Exercise task:
Using the listing below, copy exactly the lines from the one containing "The Blender code" to the one containing "early, thin = growth_rings(n, across, through, sheet, fibre)", both lines included, and no others.

The input:
☆ ☆ ☆

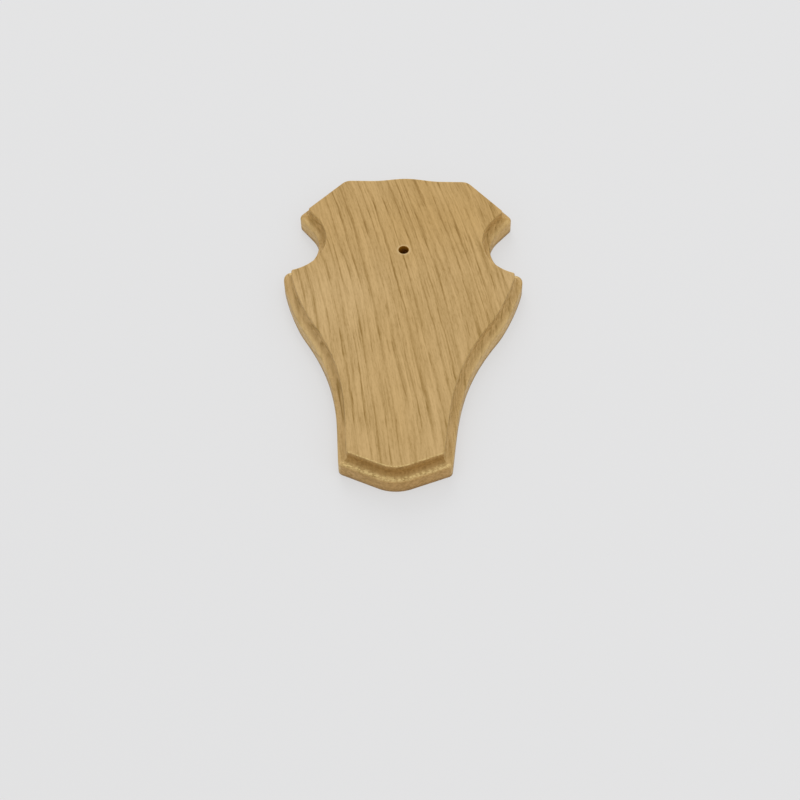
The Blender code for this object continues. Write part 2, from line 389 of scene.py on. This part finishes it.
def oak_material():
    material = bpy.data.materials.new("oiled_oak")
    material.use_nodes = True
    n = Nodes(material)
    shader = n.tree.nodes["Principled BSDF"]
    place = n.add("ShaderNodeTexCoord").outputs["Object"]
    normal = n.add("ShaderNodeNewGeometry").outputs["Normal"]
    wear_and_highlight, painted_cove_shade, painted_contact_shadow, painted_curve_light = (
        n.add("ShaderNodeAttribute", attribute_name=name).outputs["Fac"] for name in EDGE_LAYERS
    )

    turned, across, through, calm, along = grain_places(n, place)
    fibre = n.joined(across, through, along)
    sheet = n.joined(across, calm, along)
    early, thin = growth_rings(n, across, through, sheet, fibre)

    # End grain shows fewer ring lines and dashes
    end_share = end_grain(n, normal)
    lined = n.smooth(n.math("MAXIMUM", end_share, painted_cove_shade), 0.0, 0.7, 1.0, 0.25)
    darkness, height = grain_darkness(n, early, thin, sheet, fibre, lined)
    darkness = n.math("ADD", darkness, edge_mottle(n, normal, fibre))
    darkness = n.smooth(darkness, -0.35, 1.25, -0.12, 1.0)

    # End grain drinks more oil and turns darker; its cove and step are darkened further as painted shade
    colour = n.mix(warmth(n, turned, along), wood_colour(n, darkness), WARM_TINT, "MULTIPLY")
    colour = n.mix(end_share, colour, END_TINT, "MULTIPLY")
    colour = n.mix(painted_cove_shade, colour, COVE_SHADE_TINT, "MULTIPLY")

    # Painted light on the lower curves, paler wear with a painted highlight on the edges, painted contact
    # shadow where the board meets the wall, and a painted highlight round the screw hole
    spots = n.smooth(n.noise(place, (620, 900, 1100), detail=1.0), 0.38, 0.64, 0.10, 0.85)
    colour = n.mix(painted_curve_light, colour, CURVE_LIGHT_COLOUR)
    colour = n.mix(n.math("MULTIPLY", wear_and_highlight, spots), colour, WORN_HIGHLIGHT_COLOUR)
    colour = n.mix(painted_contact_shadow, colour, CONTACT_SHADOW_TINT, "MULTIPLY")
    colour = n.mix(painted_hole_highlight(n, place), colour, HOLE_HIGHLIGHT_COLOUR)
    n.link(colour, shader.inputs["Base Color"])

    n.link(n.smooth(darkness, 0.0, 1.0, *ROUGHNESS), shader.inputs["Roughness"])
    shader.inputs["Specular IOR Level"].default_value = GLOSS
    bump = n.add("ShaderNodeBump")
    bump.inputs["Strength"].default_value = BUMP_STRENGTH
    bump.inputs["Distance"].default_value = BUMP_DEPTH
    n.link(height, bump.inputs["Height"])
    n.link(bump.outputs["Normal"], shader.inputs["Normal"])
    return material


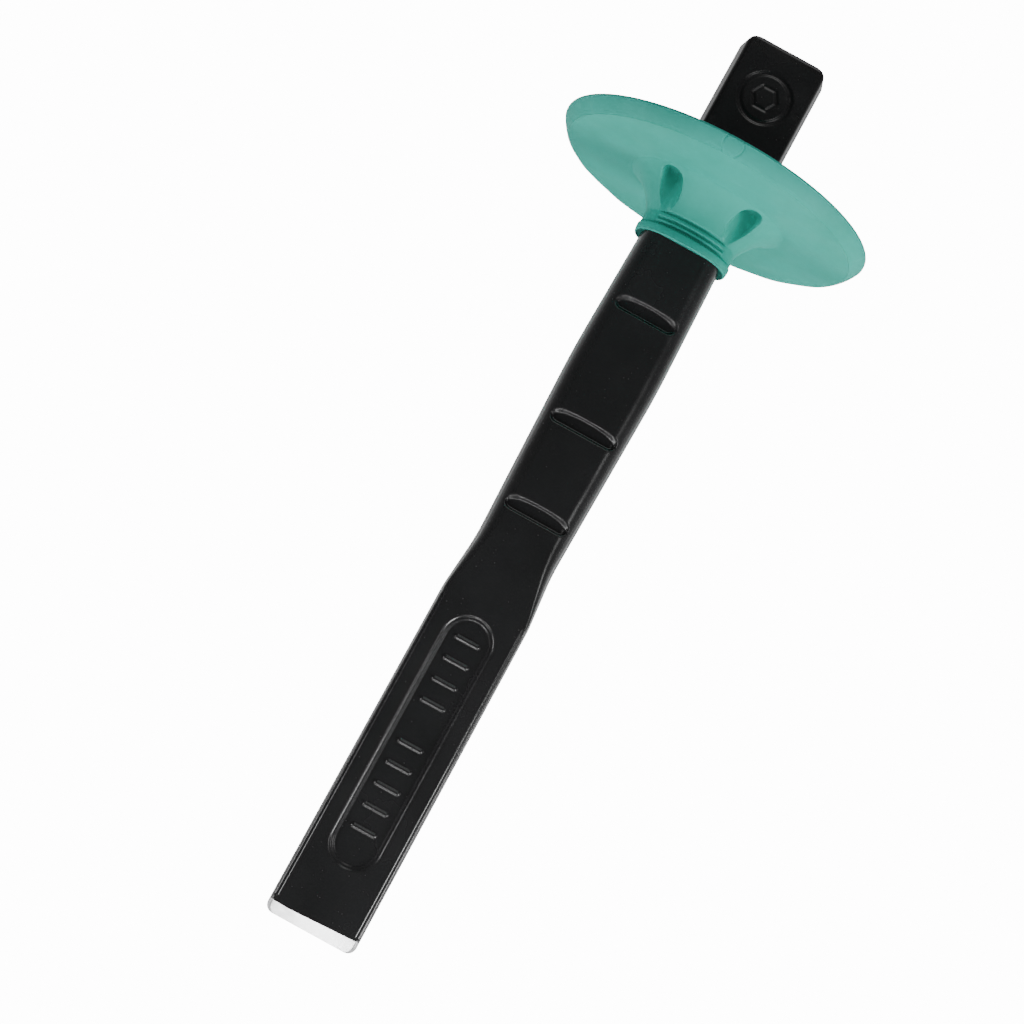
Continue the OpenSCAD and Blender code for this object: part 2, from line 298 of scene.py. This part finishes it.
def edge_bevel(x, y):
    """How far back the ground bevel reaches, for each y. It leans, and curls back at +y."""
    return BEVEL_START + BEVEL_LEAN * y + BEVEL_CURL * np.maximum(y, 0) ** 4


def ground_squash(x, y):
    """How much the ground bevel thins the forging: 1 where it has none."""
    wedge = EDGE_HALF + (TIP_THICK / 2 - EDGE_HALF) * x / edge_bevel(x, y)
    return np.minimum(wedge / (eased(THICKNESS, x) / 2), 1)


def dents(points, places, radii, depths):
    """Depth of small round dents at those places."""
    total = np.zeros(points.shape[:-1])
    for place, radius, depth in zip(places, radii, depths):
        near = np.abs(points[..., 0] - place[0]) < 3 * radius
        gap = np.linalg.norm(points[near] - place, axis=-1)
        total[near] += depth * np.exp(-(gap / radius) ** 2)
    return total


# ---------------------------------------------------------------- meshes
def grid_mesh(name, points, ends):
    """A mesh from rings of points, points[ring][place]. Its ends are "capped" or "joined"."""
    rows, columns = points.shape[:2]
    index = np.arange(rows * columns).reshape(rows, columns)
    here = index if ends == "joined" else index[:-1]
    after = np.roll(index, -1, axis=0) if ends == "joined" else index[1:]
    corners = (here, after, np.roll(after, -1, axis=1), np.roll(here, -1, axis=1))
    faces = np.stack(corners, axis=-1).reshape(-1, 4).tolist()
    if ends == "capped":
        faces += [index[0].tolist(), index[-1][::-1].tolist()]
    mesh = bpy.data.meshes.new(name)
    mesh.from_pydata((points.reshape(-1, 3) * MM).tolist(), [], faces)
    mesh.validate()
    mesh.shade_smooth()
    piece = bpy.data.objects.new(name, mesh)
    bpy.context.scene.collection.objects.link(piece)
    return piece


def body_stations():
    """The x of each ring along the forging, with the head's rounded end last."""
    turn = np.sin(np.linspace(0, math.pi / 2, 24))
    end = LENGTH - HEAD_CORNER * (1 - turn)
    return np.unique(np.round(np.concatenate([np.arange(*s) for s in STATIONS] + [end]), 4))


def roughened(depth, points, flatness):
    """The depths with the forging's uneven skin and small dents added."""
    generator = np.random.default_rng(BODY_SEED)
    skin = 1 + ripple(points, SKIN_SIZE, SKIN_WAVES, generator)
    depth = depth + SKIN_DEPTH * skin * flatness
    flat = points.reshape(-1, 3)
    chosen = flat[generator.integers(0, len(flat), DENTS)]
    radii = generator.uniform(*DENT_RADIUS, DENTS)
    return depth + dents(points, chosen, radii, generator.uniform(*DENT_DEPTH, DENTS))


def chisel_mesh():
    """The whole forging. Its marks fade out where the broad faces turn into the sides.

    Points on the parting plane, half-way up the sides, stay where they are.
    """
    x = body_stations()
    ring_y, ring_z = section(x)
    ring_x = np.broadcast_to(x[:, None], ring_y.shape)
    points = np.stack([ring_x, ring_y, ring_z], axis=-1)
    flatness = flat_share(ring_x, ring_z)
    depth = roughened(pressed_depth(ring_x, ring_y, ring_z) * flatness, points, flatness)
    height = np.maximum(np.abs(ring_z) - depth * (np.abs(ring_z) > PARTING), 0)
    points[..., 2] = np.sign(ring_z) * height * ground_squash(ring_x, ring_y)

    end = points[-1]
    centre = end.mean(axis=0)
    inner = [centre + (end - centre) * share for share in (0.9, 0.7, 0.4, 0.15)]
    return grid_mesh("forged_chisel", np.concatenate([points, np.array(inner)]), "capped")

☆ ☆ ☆

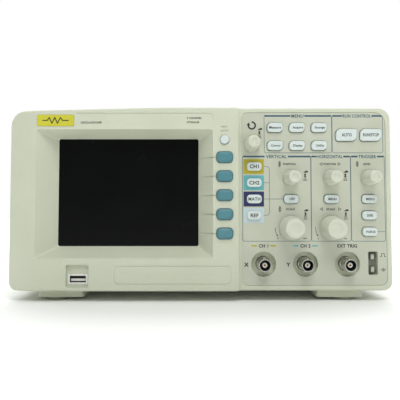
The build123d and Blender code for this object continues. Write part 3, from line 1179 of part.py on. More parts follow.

☆ ☆ ☆

The answer:
The Blender code for this object continues. Write part 2, from line 389 of scene.py on. This part finishes it.
def oak_material():
    material = bpy.data.materials.new("oiled_oak")
    material.use_nodes = True
    n = Nodes(material)
    shader = n.tree.nodes["Principled BSDF"]
    place = n.add("ShaderNodeTexCoord").outputs["Object"]
    normal = n.add("ShaderNodeNewGeometry").outputs["Normal"]
    wear_and_highlight, painted_cove_shade, painted_contact_shadow, painted_curve_light = (
        n.add("ShaderNodeAttribute", attribute_name=name).outputs["Fac"] for name in EDGE_LAYERS
    )

    turned, across, through, calm, along = grain_places(n, place)
    fibre = n.joined(across, through, along)
    sheet = n.joined(across, calm, along)
    early, thin = growth_rings(n, across, through, sheet, fibre)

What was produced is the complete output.